M.B. Can you tell us something about the music used in the film?
T.F. It was composed and performed by a free jazz American musician who’s been living in France for many years. His name is Barre Phillips and we’ve worked together before [Independence, 2002]. Again, we decided on a non-Japanese composer, one of the best that you can get, and also one that was not so expensive and not too commercial. The funny thing is that he recorded the music in a chapel of an ancient monastery in the south of France. In No Man’s Zone, there are a lot of Japanese traditional views with images of Buddhas and small gods, so I thought it would be interesting to have the music recorded in a Catholic chapel.
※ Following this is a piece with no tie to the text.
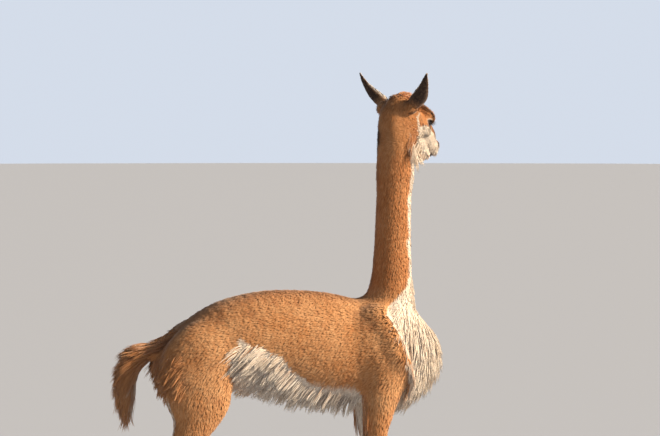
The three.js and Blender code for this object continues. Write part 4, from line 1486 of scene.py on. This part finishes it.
def makeEar(name, hand):
    axis, root, reach, facing, bow, across = earFrame(hand)
    points, marks = [], []
    for t in np.linspace(-0.03, earLook["leaf"], earLook["rings"]):
        s = max(t, 0)
        half = earHalfWidth(s)
        roll = math.radians(mix(*earLook["roll"], min(s * 1.15, 1)))
        thick = earLook["thickness"] * mix(1, 0.45, s)
        middle = root + reach * t + bow * math.sin(math.pi * s)
        for inner, angles in ((0, np.linspace(-roll, roll, earLook["outer"])),
                              (1, np.linspace(roll * 0.94, -roll * 0.94, earLook["inner"]))):
            radius = max(half - thick, half * 0.45) if inner else half
            for angle in angles:
                points.append(middle + across * math.sin(angle) * radius
                              + facing * (half * 0.35 - math.cos(angle) * radius))
                marks.append((inner, angle / roll, s))
    points += [root, root + reach * (earLook["leaf"] + 0.012)]
    marks += [(1, 0, 0), (0, 0, 1)]
    faces = closedFaces(earLook["rings"], earLook["outer"] + earLook["inner"])
    if hand > 0:
        faces = [f[::-1] for f in faces]
    ear = meshObject(name, np.array(points), faces)
    turnOutwards(ear.data)
    inner, turn, along = np.array(marks).T
    describe(ear.data, earMarks(ear.data, hand, axis, across, inner, turn, along))
    return ear


# Inner is 1 inside the cup, turn goes from -1 to 1 across the leaf, along from its root to its tip
def earMarks(mesh, hand, axis, across, inner, turn, along):
    total = len(along)
    outside = 1 - inner
    rim = ease(0.72, 0.98, np.abs(turn)) * outside
    lower = ease(0.5, 0.95, turn * -hand) * ease(0.85, 0.5, along) * outside
    pale = np.clip(inner * 0.9 + 0.85 * lower + 0.25 * rim, 0, 1)
    # The outside of the ear darkens from its root towards its tip: its own dark grey-brown, deepened with
    # painted shade
    dark = np.clip(1 - pale * 1.1, 0, 1) * (0.3 + 0.65 * ease(0.02, 0.3, along))
    lie = np.tile(axis, (total, 1)) + 0.25 * np.sign(turn)[:, None] * across * outside[:, None]
    wide, thick, count = earLook["tuft"]
    length, lift = (np.where(inner > 0.5, *earLook[key][::-1]) for key in ("tuftLength", "tuftLift"))
    ones = np.ones(total)
    size = np.column_stack([length * (1 - 0.45 * along), wide * ones, thick * ones, lift, count * ones])
    left, low, patchWide, high = regionPatch["ears"]
    half = patchWide / 2
    u = left + half * (0 if hand > 0 else 1)
    u = u + half * (0.05 + 0.45 * (turn * (1 - 2 * inner) + 1) / 2 + 0.45 * inner)
    return {
        "pale": pale, "neck": 0 * ones, "crown": 0 * ones, "ear": dark, "bare": 0 * ones,
        "lie": unit(alongSkin(lie, readVectors(mesh, "normal"))), "size": size,
        "patch": np.column_stack([u, low + high * (0.04 + 0.92 * along)]),
    }


# Eyes
eyeLook = {
    "tilts": (np.linspace(0, 50, 22), np.linspace(58, 176, 14)),  # degrees from the axis, closer in front
    "around": 40,
    "bulge": 0.05,
}


def makeEye(name, hand, finish):
    centre, look, level, upright = eyeFrame(hand)
    points, spots = [], []
    tilts = np.radians(np.concatenate(eyeLook["tilts"]))
    for tilt in tilts:
        radius = animal["eyeRadius"] * (1 + eyeLook["bulge"] * math.exp(-(tilt / 0.52) ** 4))
        for turn in np.linspace(0, 2 * np.pi, eyeLook["around"], endpoint=False):
            flat = level * np.cos(turn) + upright * np.sin(turn)
            points.append(centre + (look * np.cos(tilt) + flat * np.sin(tilt)) * radius)
            spots.append((math.sin(tilt) * math.cos(turn), math.sin(tilt) * math.sin(turn)))
    front = look * animal["eyeRadius"] * (1 + eyeLook["bulge"])
    points += [centre + front, centre - look * animal["eyeRadius"]]
    spots = np.array(spots + [(0, 0), (2, 2)])
    eye = meshObject(name, np.array(points), closedFaces(len(tilts), eyeLook["around"]))
    turnOutwards(eye.data)
    storeAttribute(eye.data, "across", spots[:, 0])
    storeAttribute(eye.data, "above", spots[:, 1])
    eye.data.materials.append(finish)
    return eye


def eyeFinish():
    look = Finish("eye", Roughness=0.12, Coat_Weight=0.5, Coat_Roughness=0.02, Specular_IOR_Level=0.15)
    across, above = look.attribute("across"), look.attribute("above")
    far = (across * across + above * above) ** 0.5
    slot = (across * across * 2.4 + above * above * 9) ** 0.5
    iris = look.mixed(look.steps(look.noise(900, 2), 0.35, 0.65), rgb(46, 26, 16), rgb(20, 11, 8))
    ball = look.mixed(look.steps(far, 0.7, 0.8), iris, rgb(48, 36, 32))
    look.set(Base_Color=look.mixed(look.steps(slot, 0.62, 0.5), ball, rgb(8, 6, 6)))
    return look.material


# Nails and lashes
def hornFinish():
    look = Finish("horn", Specular_IOR_Level=0.4)
    grain = look.steps(look.noise(160, 3, (1, 1, 6)), 0.3, 0.7)
    look.set(Base_Color=look.mixed(grain, rgb(46, 36, 31), rgb(84, 68, 57)), Roughness=0.35 + grain * 0.25)
    look.bump(grain, 0.3, 0.0006)
    return look.material


def makeNail(name, leg, hand, finish):
    line = nailLine(leg, hand)
    points, faces = castSkin(limbField(line), line, 20, 20, 40)
    points[:, 2] = np.maximum(points[:, 2], 0)
    nail = meshObject(name, points, faces)
    nail.data.materials.append(finish)
    return nail


# Lashes: bristles along the upper lid
lashLook = {"count": 34, "length": 15, "width": 0.9, "stops": ((0, 1), (0.4, 0.8), (0.75, 0.45))}


def makeLashes(name, hand, finish):
    centre, look, level, upright = eyeFrame(hand)
    lid = animal["eyeRadius"] + 1
    points, faces = [], []
    for i in range(lashLook["count"]):
        s = mix(-0.86, 0.9, i / (lashLook["count"] - 1))
        edge = centre + unit(look * 1.0 + level * s * 0.98 + upright * (0.5 - 0.34 * s * s)) * lid
        out = unit(look * 0.8 + level * s * 0.6 + upright * (0.02 + 0.1 * math.sin(9 * i)))
        length = lashLook["length"] * (1 - 0.4 * s * s) * (1 + 0.15 * math.sin(5 * i))
        side = unit(np.cross(out, upright))
        faces += bladeFaces(len(lashLook["stops"]), len(points))
        for t, share in lashLook["stops"]:
            middle = edge + out * length * t + upright * (length * (0.22 * t * t - 0.1 * t))
            for c, s2 in bladeTurns:
                points.append(middle + (side * c + upright * s2) * lashLook["width"] * share / 2)
        points.append(edge + out * length + upright * length * 0.12)
    lashes = meshObject(name, np.array(points), faces)
    lashes.data.materials.append(finish)
    return lashes


def onBody(thing, slot, *nodes):
    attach(thing, "root")
    if nodes:
        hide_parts(*nodes)


def legName(leg):
    return "%s_leg_%s" % (leg["end"], "left" if leg["hand"] > 0 else "right")


print("skin")
skin = makeSkin()
describe(skin.data)
skinFinish = coatFinish("coatSkin", True)
hairFinish = coatFinish("coatHair", False)
skin.data.materials.append(skinFinish)
skin.data.polygons.foreach_set("use_smooth", [True] * len(skin.data.polygons))
print("skin", triangles(skin.data))
flesh = ["forequarters", "barrel", "neck", "hindquarters", "tail", "head"]
for leg in legs:
    upper = "forearm" if leg["end"] == "fore" else "gaskin"
    flesh += ["%s_%s" % (legName(leg), part) for part in (upper, "cannon", "foot")]
onBody(skin, "coat_fawn", *flesh)

print("ears, eyes and nails")
template = tuftTemplate()
tufts = tuftTree()
eyeMaterial, hornMaterial = eyeFinish(), hornFinish()
for side, hand in (("Left", 1), ("Right", -1)):
    ear = makeEar("ear" + side, hand)
    ear.data.materials.append(skinFinish)
    onBody(coatPiece("earTufts" + side, ear, tufts, 0, template, hairFinish), "ear_hair")
    onBody(ear, "ear_hair", "ear_" + side.lower())
    onBody(makeEye("eye" + side, hand, eyeMaterial), "eye", "eye_" + side.lower())
    onBody(makeLashes("lashes" + side, hand, hornMaterial), "horn")
for leg in legs:
    for out in (1, -1):
        name = "%s_nail_%s" % (legName(leg), "outer" if out == leg["hand"] else "inner")
        onBody(makeNail(name + "_horn", leg, out, hornMaterial), "horn", name)

print("coat")
for number, name in enumerate(coatPieces):
    piece = coatPiece(name + "Tufts", skin, tufts, number, template, hairFinish)
    onBody(piece, "coat_face" if name in ("face", "headBack") else "coat_fawn")
for seed, (name, look) in enumerate(longHair.items()):
    hair = strands(name, skin.data, look, hairFinish, 100 + seed)
    onBody(hair, "coat_face" if name in ("jawHair", "cheekHair", "crownHair") else "coat_fawn")
bpy.data.objects.remove(template)


# Studio
studio = {
    "floor": 34.0,
    "floorColour": rgb(176, 184, 198),
    "key": 8.2,
    "keyFrom": (-0.36, -0.81, 0.44),
    "keySoft": 9,
    "keyColour": (1.0, 0.83, 0.62),
    "cameraTurn": 257.0,
    "cameraRise": 3.0,
    "cameraAway": 12.0,
    "lens": 206.2,
    "target": (0, 87.4, 1110),
    "face": (0, 420, 1400),
    "sky": [(0.04, (0.66, 0.72, 0.82, 1)), (0.16, (0.1, 0.12, 0.16, 1))],  # up from the horizon
}


def studioPlace(key):
    return Vector(toMetres(at(*studio[key])))


target = studioPlace("target")


# A lamp or the camera, with its back towards a direction
def placed(name, data, towards, place=(0, 0, 0)):
    thing = bpy.data.objects.new(name, data)
    bpy.context.scene.collection.objects.link(thing)
    thing.location = place
    thing.rotation_euler = towards.to_track_quat("Z", "Y").to_euler()
    return thing


def areaLight(name, away, distance, size, power, colour, aim):
    data = bpy.data.lights.new(name, "AREA")
    data.shape = "RECTANGLE"
    data.size, data.size_y = size
    data.energy, data.color = power, colour
    away = Vector(away).normalized()
    placed(name, data, away, aim + away * distance)


rim = [2 * math.pi * i / 96 for i in range(96)]
floorMesh = bpy.data.meshes.new("floor")
floorMesh.from_pydata([(studio["floor"] * math.cos(a), studio["floor"] * math.sin(a), 0) for a in rim], [],
                      [tuple(range(len(rim)))])
floorMesh.materials.append(Finish("floor", Base_Color=studio["floorColour"], Roughness=0.95).material)
floor = bpy.data.objects.new("floor", floorMesh)
bpy.context.scene.collection.objects.link(floor)

key = bpy.data.lights.new("key", "SUN")
key.energy, key.color = studio["key"], studio["keyColour"]
key.angle = math.radians(studio["keySoft"])
placed("key", key, Vector(studio["keyFrom"]))
areaLight("fill", (-0.8, 0.45, 0.5), 6.0, (4.0, 3.0), 16, (0.95, 0.97, 1.0), target)
areaLight("face", (-0.7, -0.7, 0.1), 1.3, (0.6, 0.6), 3.0, (1.0, 0.9, 0.76), studioPlace("face"))

# The sky is pale towards the horizon and dimmer above
world = bpy.data.worlds.new("studio")
bpy.context.scene.world = world
world.use_nodes = True
air = Graph(world.node_tree)
sky = world.node_tree.nodes["Background"]
apart = air.value("ShaderNodeSeparateXYZ", None, "Z", _0=air.value("ShaderNodeTexCoord", None, "Generated"))
ramp = air.node("ShaderNodeValToRGB", _0=apart)
for stop, (place, colour) in zip(ramp.color_ramp.elements, studio["sky"]):
    stop.position, stop.color = place, colour
air.feed(sky.inputs["Color"], Value(air, ramp.outputs[0]))
sky.inputs["Strength"].default_value = 1.0
bpy.context.scene.view_settings.view_transform = "Standard"

lens = bpy.data.cameras.new("camera")
lens.lens, lens.sensor_width, lens.clip_end = studio["lens"], 36.0, 200.0
turn, rise = math.radians(studio["cameraTurn"]), math.radians(studio["cameraRise"])
back = Vector((math.sin(turn) * math.cos(rise), -math.cos(turn) * math.cos(rise), math.sin(rise)))
bpy.context.scene.camera = placed("camera", lens, back, target + back * studio["cameraAway"])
In this way, the music and the narration can maybe suggest something universal. That’s why I wanted someone else and not myself to do the narration in English. It would otherwise have become just a documentary about my experience. This nuclear accident is asking tremendous and huge questions to all of us, to our civilization and how we have related ourselves to nature and to the universe, how we perceive our lives. We actually have to think about the philosophical and even the religious aspects of it all, I would say, and it’s stated at the end of the film, that Japan, embracing western civilization, has accepted its idea of a nature existing for us, to serve humans. It’s actually a very Christian concept. It is not even Jewish or Islamic; it’s a particular belief of Christianity to say that God created everything for us.